With these things in mind, it is paramount to business leaders and all others to act to hold whistleblowing as a positive action and to encourage and protect whistleblowers. Unless you are a leader perpetrating a fraud at your organization, why wouldn’t you want a whistleblower in your midst? Here are a few steps you can take to make this happen:

  • Your onboarding process should include information to employees encouraging whistleblowing and giving them clear and easy ways in which they can make reports.
  • Provide employees with an anonymous way in which they can share a tip. Also provide various places or a third party, in case the whistleblower does not feel that the option provided is one that is safe and one that will act on the tip.
  • Have zero tolerance for retaliation. This should not only be communicated to employees but be an active part of your company’s culture.
  • Show clearly that you have acted on a tip and that such actions are encouraged and appreciated in your organization.
  • Keep information on reporting whistleblowing prominent in your firm and remind employees regularly.

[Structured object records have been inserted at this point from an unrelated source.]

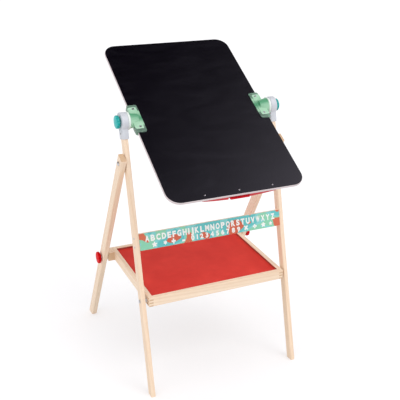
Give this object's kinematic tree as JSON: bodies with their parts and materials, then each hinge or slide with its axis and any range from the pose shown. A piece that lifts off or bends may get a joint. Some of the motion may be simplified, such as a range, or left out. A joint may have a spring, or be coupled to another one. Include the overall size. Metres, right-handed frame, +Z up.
{
  "type": "kids easel",
  "caption": "Folding kids easel: a flip-over chalk and dry-wipe board in translucent clamps between leaning wooden legs, with a letter rail and a finger-jointed tray.",
  "frame": {"origin": "on the floor, in the middle of the whole easel's box", "axes": "+X across the easel, to the user's right; +Y towards its back; +Z up"},
  "size_m": [0.5688, 0.6654, 0.9774],
  "materials": {
    "wood": "clear lacquer, pale hardwood",
    "core": "painted fibreboard edge",
    "chalk": "matt chalkboard paint",
    "enamel": "white enamel on steel",
    "red_panel": "painted hardboard",
    "steel": "zinc plated",
    "brass": "turned brass",
    "white_plastic": "satin moulded plastic",
    "teal_plastic": "gloss moulded plastic",
    "red_plastic": "gloss moulded plastic",
    "green_plastic": "translucent moulded plastic"
  },
  "bodies": {
    "frame": {"front_leg_right": "wood", "front_leg_left": "wood", "letter_rail": "wood", "rail_screws": "steel", "hinge_bolt_right": "steel", "hinge_bolt_left": "steel", "hinge_inserts": "steel", "hinge_spacers": "white_plastic", "hinge_washers": "steel", "bracket_right": "white_plastic", "bracket_left": "white_plastic", "bracket_screws": "steel", "pivot_washers": "steel", "tray_spacers": "white_plastic"},
    "board": {"board_core": "core", "chalkboard_face": "chalk", "whiteboard_face": "enamel", "clamp_right": "green_plastic", "clamp_left": "green_plastic", "pivot_bolt_right": "steel", "pivot_bolt_left": "steel", "friction_disc_right": "white_plastic", "friction_disc_left": "white_plastic", "clamp_screws": "steel", "clip_base": "red_plastic", "clip_pin": "steel", "clip_spring_right": "steel", "clip_spring_left": "steel", "clip_screws": "steel"},
    "clip_jaw": {"clip_jaw": "red_plastic"},
    "tray": {"tray_front_rail": "wood", "tray_back_rail": "wood", "tray_side_rail_right": "wood", "tray_side_rail_left": "wood", "tray_panel": "red_panel", "tray_block_right": "wood", "tray_block_left": "wood", "tray_bolt_right": "steel", "tray_bolt_left": "steel"},
    "pivot_knob_left": {"pivot_knob_left": "teal_plastic", "pivot_knob_insert_left": "brass"},
    "rear_leg_left": {"rear_leg_left": "wood", "latch_bolt_left": "steel", "latch_washers_left": "steel"},
    "latch_knob_left": {"latch_knob_left": "red_plastic", "latch_knob_insert_left": "brass"},
    "pivot_knob_right": {"pivot_knob_right": "teal_plastic", "pivot_knob_insert_right": "brass"},
    "rear_leg_right": {"rear_leg_right": "wood", "latch_bolt_right": "steel", "latch_washers_right": "steel"},
    "latch_knob_right": {"latch_knob_right": "red_plastic", "latch_knob_insert_right": "brass"}
  },
  "joints": [
    {"name": "board_flip", "type": "hinge", "parent": "frame", "child": "board", "pos_m": [0, -0.05799, 0.806], "axis": [1, 0, 0], "continuous": true},
    {"name": "clip_jaw_press", "type": "hinge", "parent": "board", "child": "clip_jaw", "pos_m": [0, -0.31272, 0.63779], "axis": [-1, 0, 0], "range_deg": [0, 7], "stiffness_Nm_per_rad": 0.25, "springref_deg": -28.65},
    {"name": "tray_fold", "type": "hinge", "parent": "frame", "child": "tray", "pos_m": [0, -0.17995, 0.286], "axis": [1, 0, 0], "range_deg": [0, 68]},
    {"name": "pivot_knob_left_turn", "type": "hinge", "parent": "board", "child": "pivot_knob_left", "pos_m": [0, -0.05799, 0.806], "axis": [-1, 0, 0], "range_deg": [0, 360]},
    {"name": "rear_leg_left_fold", "type": "hinge", "parent": "frame", "child": "rear_leg_left", "pos_m": [0, -0.0852, 0.69], "axis": [-1, 0, 0], "range_deg": [0, 38.5]},
    {"name": "latch_knob_left_turn", "type": "hinge", "parent": "rear_leg_left", "child": "latch_knob_left", "pos_m": [0, 0.14298, 0.29522], "axis": [-1, 0, 0], "range_deg": [0, 360]},
    {"name": "pivot_knob_right_turn", "type": "hinge", "parent": "board", "child": "pivot_knob_right", "pos_m": [0, -0.05799, 0.806], "axis": [1, 0, 0], "range_deg": [0, 360]},
    {"name": "rear_leg_right_fold", "type": "hinge", "parent": "frame", "child": "rear_leg_right", "pos_m": [0, -0.0852, 0.69], "axis": [-1, 0, 0], "range_deg": [0, 38.5]},
    {"name": "latch_knob_right_turn", "type": "hinge", "parent": "rear_leg_right", "child": "latch_knob_right", "pos_m": [0, 0.14298, 0.29522], "axis": [1, 0, 0], "range_deg": [0, 360]}
  ],
  "couplings": [
    {"joint": "rear_leg_left_fold", "follows": "tray_fold", "ratio": 0.56617},
    {"joint": "rear_leg_right_fold", "follows": "tray_fold", "ratio": 0.56617}
  ]
}
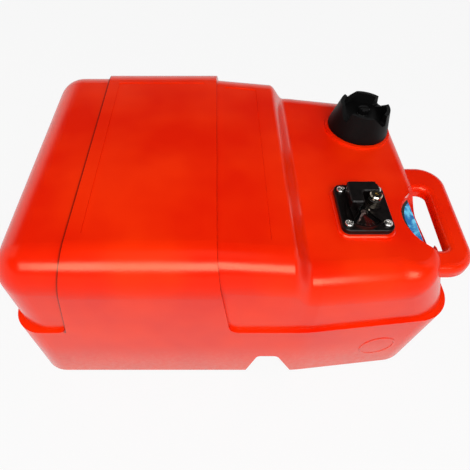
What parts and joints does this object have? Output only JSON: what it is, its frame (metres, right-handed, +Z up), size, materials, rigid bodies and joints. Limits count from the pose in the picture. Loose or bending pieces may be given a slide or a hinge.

We are in the midst of football season and many fans are very upset with referees right now because it seems they are not making calls that they should, and they are letting players get away with things that lead to what fans view as unjust outcomes. If we feel this strongly about referees blowing the whistle on bad plays, shouldn’t we be bringing at least the same level of passion to blowing the whistle on wrongdoing in businesses and other organizations?